It’s been another laborious week for the ranger team at the Falls of Clyde, but with hard work comes immense satisfaction! With the sun shining on our efforts, we’ve been busy with both physical jobs on both sides of the river, as well as greeting the public with new and exciting activities. A variety of deadwood beetles have crossed our paths, including Blackspotted pliers beetle (Rhagium mordax), as have weevils, including Phyllobius species. A line of aphids captured my interest as they walking in a uni-directional manner along the wheelbarrow. But it hasn’t all been about invertebrates; seeing a crow mob a buzzard was a lively new sight to me.
Monday saw another corporate work party from Scottish Enterprise as part of Volunteers’ Week. We continued the work of the team from last Friday, digging out the path’s surface higher on the hill with force from mattocks and shovels. This team also had the task of laying the new path down, made of recycled rubble and giving a flat surface. Many found particular forte’s in their skill set, such as being the designated rock remover, but it took everyone’s participation. The day had many cheery faces, but I’m sure the day after had many aching muscles.
The middle part of the week was centred around sawmilling. With help from our Practical Conservation Volunteer team and the Scottish Wildlife Trust’s Reserves Manager West Central, Sven Rasmussen, we turned all the logs into useful resources. Seeing people introduced to the sawmill is like watching a child on Christmas morning. Audible excitement at how it works and bouncing eagerness to try it for themselves! It really is a fantastic piece of machinery. Whether it’s wood for a bench, bat boxes or safety fencing, the trees are recycled and re-used. This method ensures that the reserve utilises the by-products of the tree felling management. A winning solution for the trees and people alike!

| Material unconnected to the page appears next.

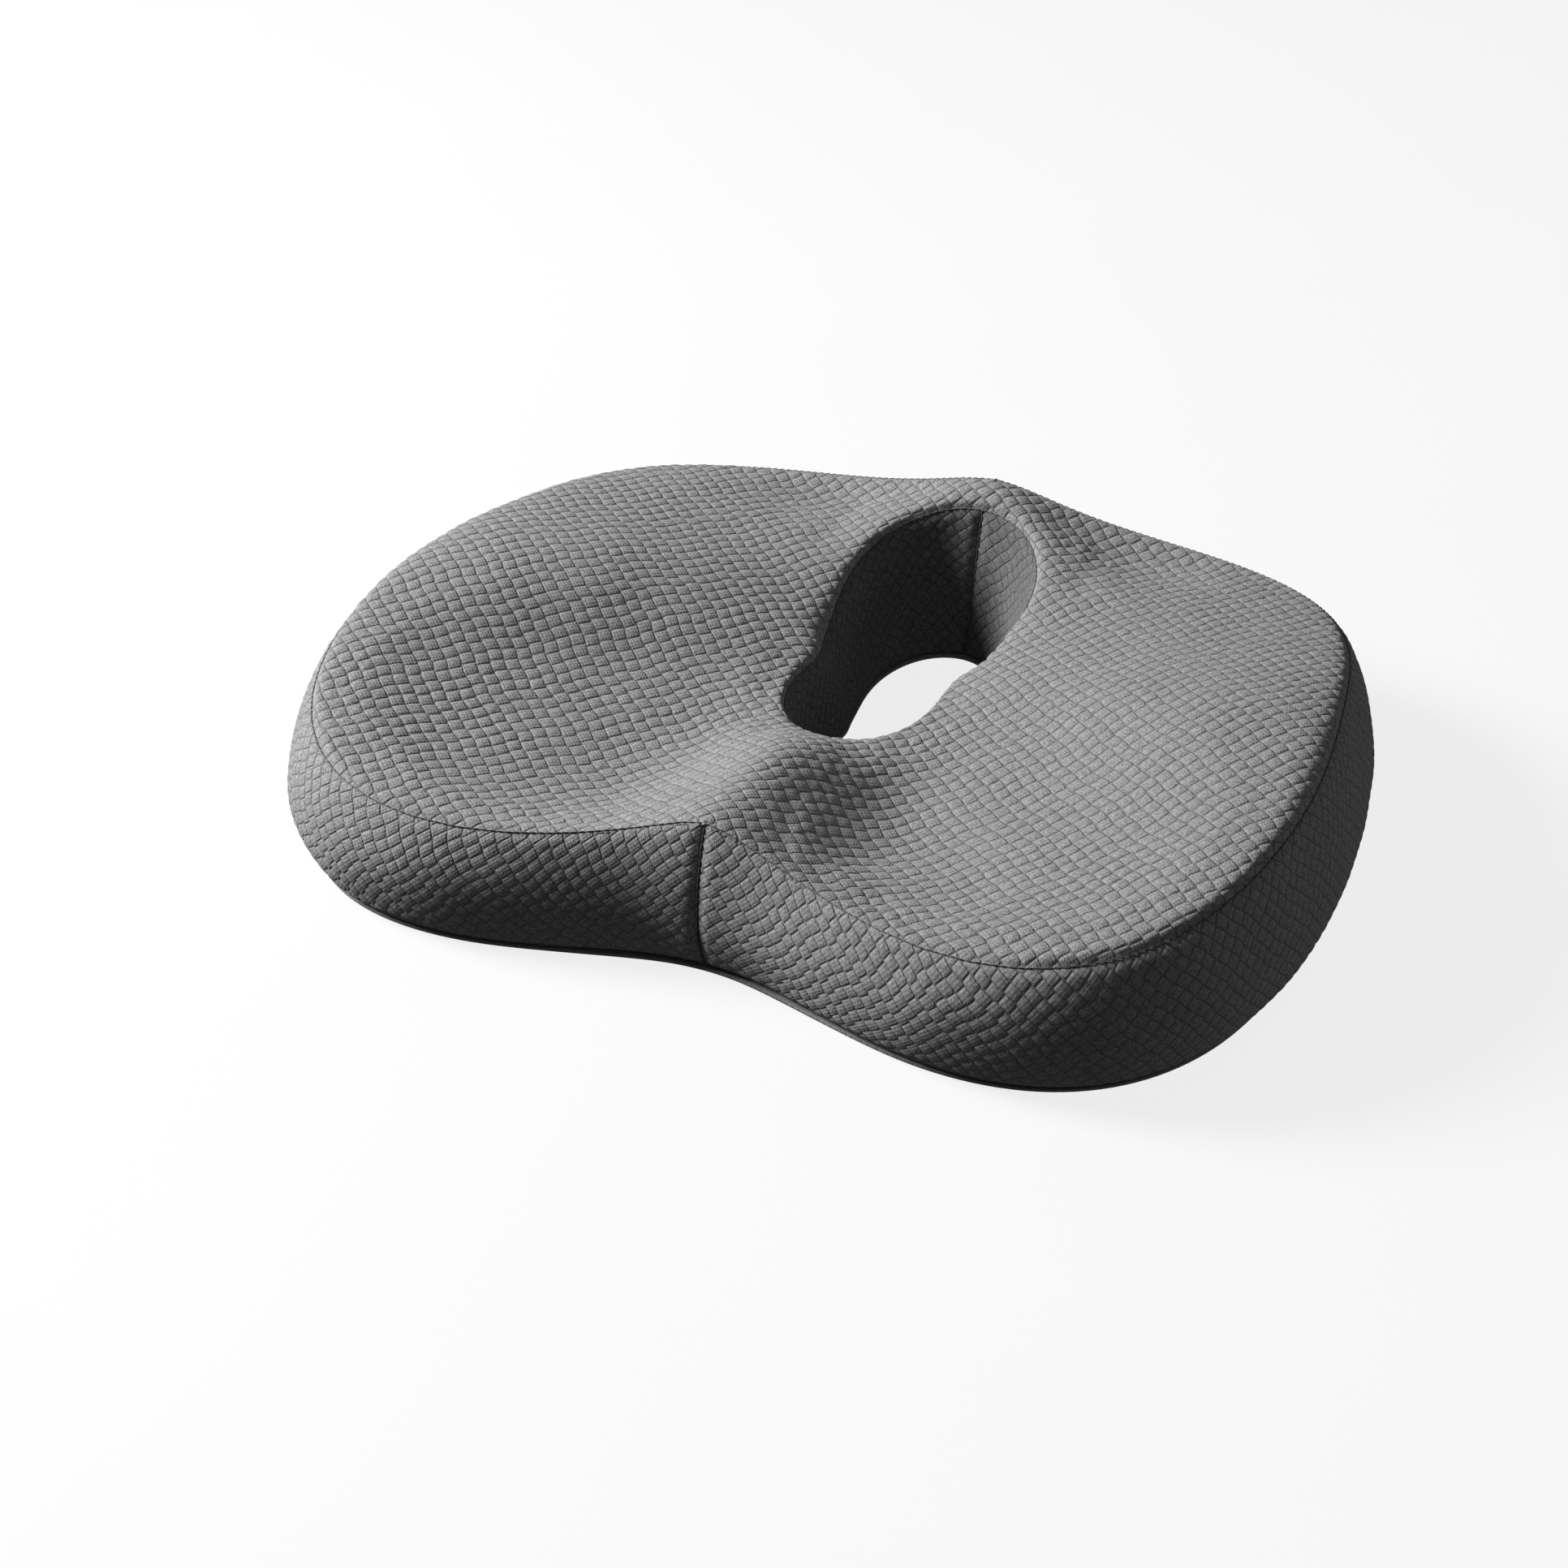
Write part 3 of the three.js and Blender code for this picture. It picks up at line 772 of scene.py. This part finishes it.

I also had the wonderful opportunity to stay overnight on the reserve. There was nothing quite like having my dinner and breakfast in the middle of the forest, with waterfalls providing lulling background noise. The sunset was right on cue as it covered the reserve in an orange glow and it’s no exaggeration to say that it was the best night’s sleep in a long time. The morning birdsong sounded softer, as if the birds were still a bit tired and trying to find their voices again. It was a fantastic experience to see another side of nature.
Path strimming was a novel task for both Jess and I, one which we thoroughly enjoyed. We cut back the paths around Mid Lodge and the ha-ha path to make them easier to walk along. It was fun to use, gave us the smell of freshly cut grass and it is a beneficial task to the reserve; a win-win-win situation! After this excitement, it was onto some more. Children relished in making their own badges with us, followed by partaking in ‘The Great Scottish Wildlife Adventure’! The clues along the boardwalk and the translation of the runes gave fantastic entertainment on a Saturday afternoon.